Directions: Please give back word for word the lines below, from the first one through the one with "return bolts, nuts".

* Start *

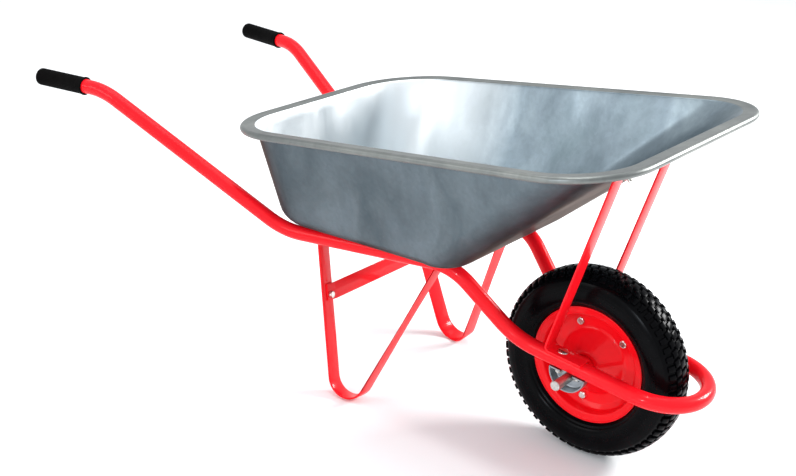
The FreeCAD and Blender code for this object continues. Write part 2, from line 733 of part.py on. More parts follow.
def wheel_fasteners():
    """Bolts with their heads on the right, nuts on the left."""
    thickness = 2 * RIM_SHEET
    bolts = [hex_bolt(M8, thickness + M8["nut"] + 3, p, Y_AXIS * RIGHT)
             for p in wheel_bolt_spots(RIGHT * RIM_SHEET)]
    nuts = [nut(M8, p, Y_AXIS) for p in wheel_bolt_spots(LEFT * RIM_SHEET)]
    return bolts, nuts


# ---------------------------------------------------------------- assembly

def build():
    parts = {}
    solid_tube = tube_sweep(TUBE_OD / 2)
    tube = solid_tube.cut(tube_sweep(TUBE_OD / 2 - TUBE_WALL))
    body = tray()
    for side_name, side in SIDES.items():
        rear, front = bracket_spots(side)
        tube = tube.cut(rod(M8["r"] + HOLE_PLAY, 60, rear - LOWER_UP * 30, LOWER_UP))
        tube = tube.cut(rod(M8["r"] + HOLE_PLAY, 30, front - LOWER_UP * 30, LOWER_UP))
        spot, out = stay_bolt(side)
        body = drilled(body, M8, [spot], out, reach=8)
        parts["grip_" + side_name] = grip(side)
        parts["leg_" + side_name] = leg(side, solid_tube)
        parts["stay_" + side_name] = stay(side)
        parts["axle_bracket_" + side_name] = bracket(side)
        parts["rim_half_" + side_name] = rim_half(side)
        parts["axle_spacer_" + side_name] = outer_spacer(side)
        parts["axle_clip_" + side_name] = axle_clip(side)
        for name, shape in bearing_parts(side).items():
            parts["bearing_" + side_name + "_" + name] = shape
    parts["frame_tube"] = tube
    parts["tray"] = drilled(body, M8, tray_bolt_spots(), RAIL_UP, reach=8)
    parts["leg_brace"] = brace()
    parts["tyre"] = tyre()
    parts["inner_tube"] = inner_tube()
    parts["valve_stem"] = valve_stem()
    parts["valve_cap"] = valve_cap()
    parts["hub_tube"] = hub_tube()
    parts["axle"] = axle()
    inner_reach = BEARING_OUT_Y - BEARING_W
    parts["hub_spacer"] = sleeve(SPACER_OD, -inner_reach, inner_reach)
    bolts, washers, nuts = tray_fasteners()
    parts.update({"tray_bolts": bolts, "tray_washers": washers, "tray_nuts": nuts})
    bolts, washers, nuts = stay_fasteners()
    parts.update({"stay_bolts": bolts, "stay_washers": washers, "stay_nuts": nuts})
    bolts, nuts = brace_fasteners()
    parts.update({"brace_bolts": bolts, "brace_nuts": nuts})
    bolts, nuts, screws = bracket_fasteners()
    parts.update({"bracket_bolts": bolts, "bracket_nuts": nuts, "bracket_screws": screws})
    parts["bracket_inserts"] = bracket_inserts()
    bolts, nuts = wheel_fasteners()
    parts.update({"wheel_bolts": bolts, "wheel_nuts": nuts})
    return parts


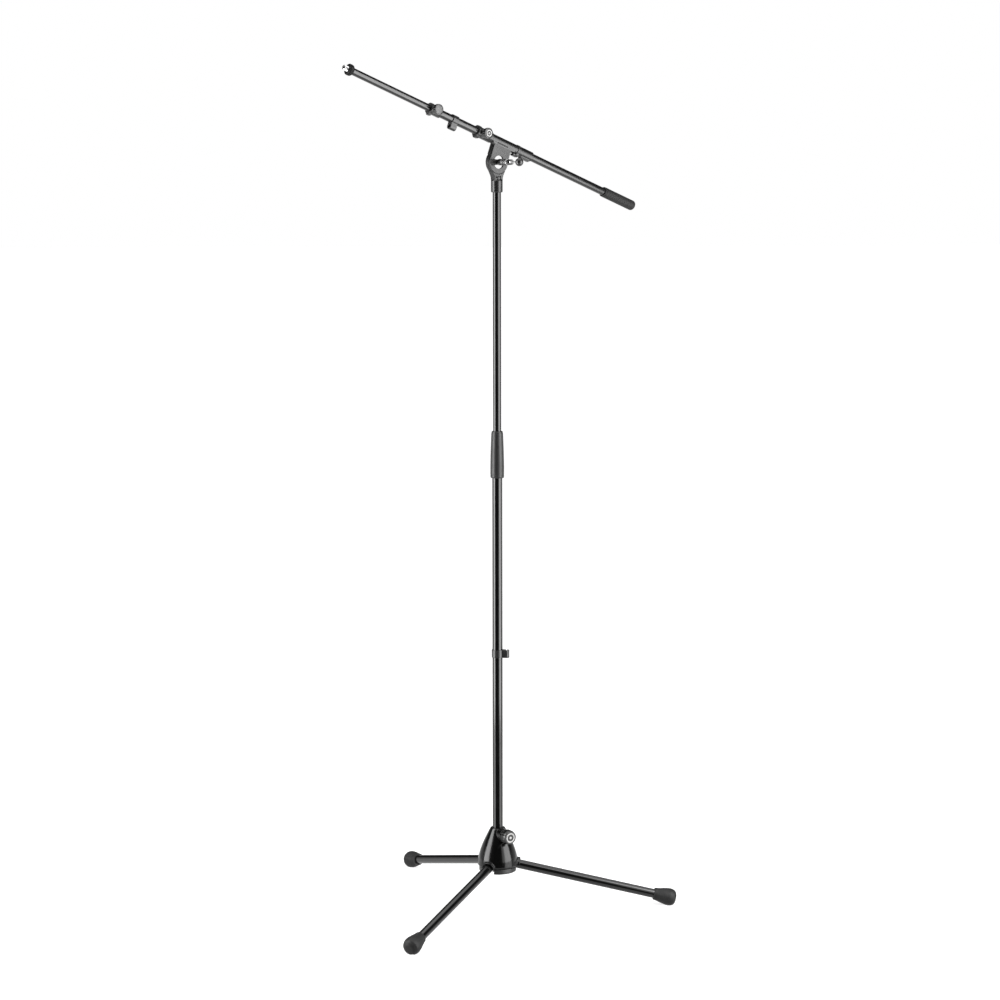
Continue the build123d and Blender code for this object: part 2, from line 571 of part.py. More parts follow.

* End *

Response to this exercise:
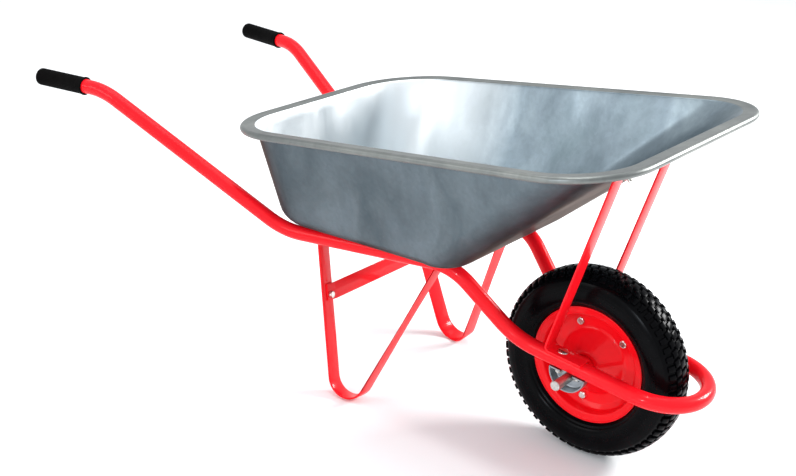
The FreeCAD and Blender code for this object continues. Write part 2, from line 733 of part.py on. More parts follow.
def wheel_fasteners():
    """Bolts with their heads on the right, nuts on the left."""
    thickness = 2 * RIM_SHEET
    bolts = [hex_bolt(M8, thickness + M8["nut"] + 3, p, Y_AXIS * RIGHT)
             for p in wheel_bolt_spots(RIGHT * RIM_SHEET)]
    nuts = [nut(M8, p, Y_AXIS) for p in wheel_bolt_spots(LEFT * RIM_SHEET)]
    return bolts, nuts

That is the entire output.